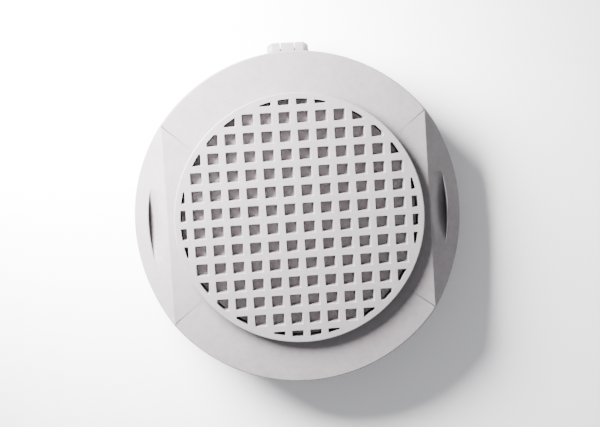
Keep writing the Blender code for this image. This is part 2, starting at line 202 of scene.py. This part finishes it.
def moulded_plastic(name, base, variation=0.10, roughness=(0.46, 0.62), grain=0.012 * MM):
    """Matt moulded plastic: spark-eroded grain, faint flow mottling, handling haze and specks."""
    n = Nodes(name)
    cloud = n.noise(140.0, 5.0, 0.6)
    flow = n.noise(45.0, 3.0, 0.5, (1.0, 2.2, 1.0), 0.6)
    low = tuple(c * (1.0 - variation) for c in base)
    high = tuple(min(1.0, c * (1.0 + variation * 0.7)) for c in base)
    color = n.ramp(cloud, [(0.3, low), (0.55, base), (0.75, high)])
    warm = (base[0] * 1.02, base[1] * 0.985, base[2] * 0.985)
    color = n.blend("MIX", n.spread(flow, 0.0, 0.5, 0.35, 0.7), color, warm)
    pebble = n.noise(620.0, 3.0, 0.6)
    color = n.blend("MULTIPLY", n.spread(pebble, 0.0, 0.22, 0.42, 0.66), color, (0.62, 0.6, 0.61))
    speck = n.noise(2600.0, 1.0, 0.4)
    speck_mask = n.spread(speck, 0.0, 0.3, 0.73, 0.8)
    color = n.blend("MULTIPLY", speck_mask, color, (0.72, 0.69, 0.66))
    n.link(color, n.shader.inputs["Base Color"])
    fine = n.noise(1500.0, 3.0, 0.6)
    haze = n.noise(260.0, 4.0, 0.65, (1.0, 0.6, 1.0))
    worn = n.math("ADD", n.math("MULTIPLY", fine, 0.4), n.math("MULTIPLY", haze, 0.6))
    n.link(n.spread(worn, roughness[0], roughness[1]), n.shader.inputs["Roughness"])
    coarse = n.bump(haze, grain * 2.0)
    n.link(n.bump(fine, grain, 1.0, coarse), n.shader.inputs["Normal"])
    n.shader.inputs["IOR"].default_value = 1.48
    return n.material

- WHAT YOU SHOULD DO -
Take the material above and return all of it exactly.

- FINISHED ANSWER -
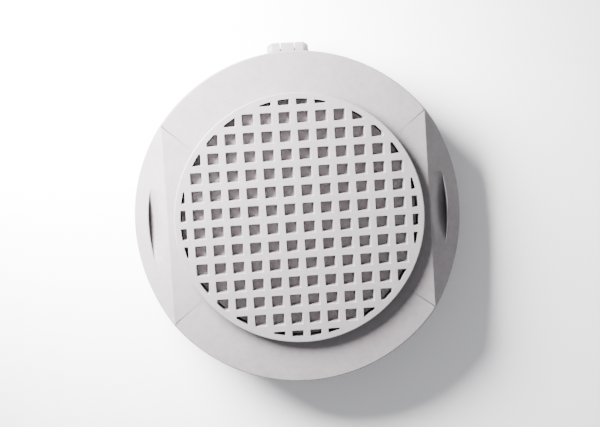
Keep writing the Blender code for this image. This is part 2, starting at line 202 of scene.py. This part finishes it.
def moulded_plastic(name, base, variation=0.10, roughness=(0.46, 0.62), grain=0.012 * MM):
    """Matt moulded plastic: spark-eroded grain, faint flow mottling, handling haze and specks."""
    n = Nodes(name)
    cloud = n.noise(140.0, 5.0, 0.6)
    flow = n.noise(45.0, 3.0, 0.5, (1.0, 2.2, 1.0), 0.6)
    low = tuple(c * (1.0 - variation) for c in base)
    high = tuple(min(1.0, c * (1.0 + variation * 0.7)) for c in base)
    color = n.ramp(cloud, [(0.3, low), (0.55, base), (0.75, high)])
    warm = (base[0] * 1.02, base[1] * 0.985, base[2] * 0.985)
    color = n.blend("MIX", n.spread(flow, 0.0, 0.5, 0.35, 0.7), color, warm)
    pebble = n.noise(620.0, 3.0, 0.6)
    color = n.blend("MULTIPLY", n.spread(pebble, 0.0, 0.22, 0.42, 0.66), color, (0.62, 0.6, 0.61))
    speck = n.noise(2600.0, 1.0, 0.4)
    speck_mask = n.spread(speck, 0.0, 0.3, 0.73, 0.8)
    color = n.blend("MULTIPLY", speck_mask, color, (0.72, 0.69, 0.66))
    n.link(color, n.shader.inputs["Base Color"])
    fine = n.noise(1500.0, 3.0, 0.6)
    haze = n.noise(260.0, 4.0, 0.65, (1.0, 0.6, 1.0))
    worn = n.math("ADD", n.math("MULTIPLY", fine, 0.4), n.math("MULTIPLY", haze, 0.6))
    n.link(n.spread(worn, roughness[0], roughness[1]), n.shader.inputs["Roughness"])
    coarse = n.bump(haze, grain * 2.0)
    n.link(n.bump(fine, grain, 1.0, coarse), n.shader.inputs["Normal"])
    n.shader.inputs["IOR"].default_value = 1.48
    return n.material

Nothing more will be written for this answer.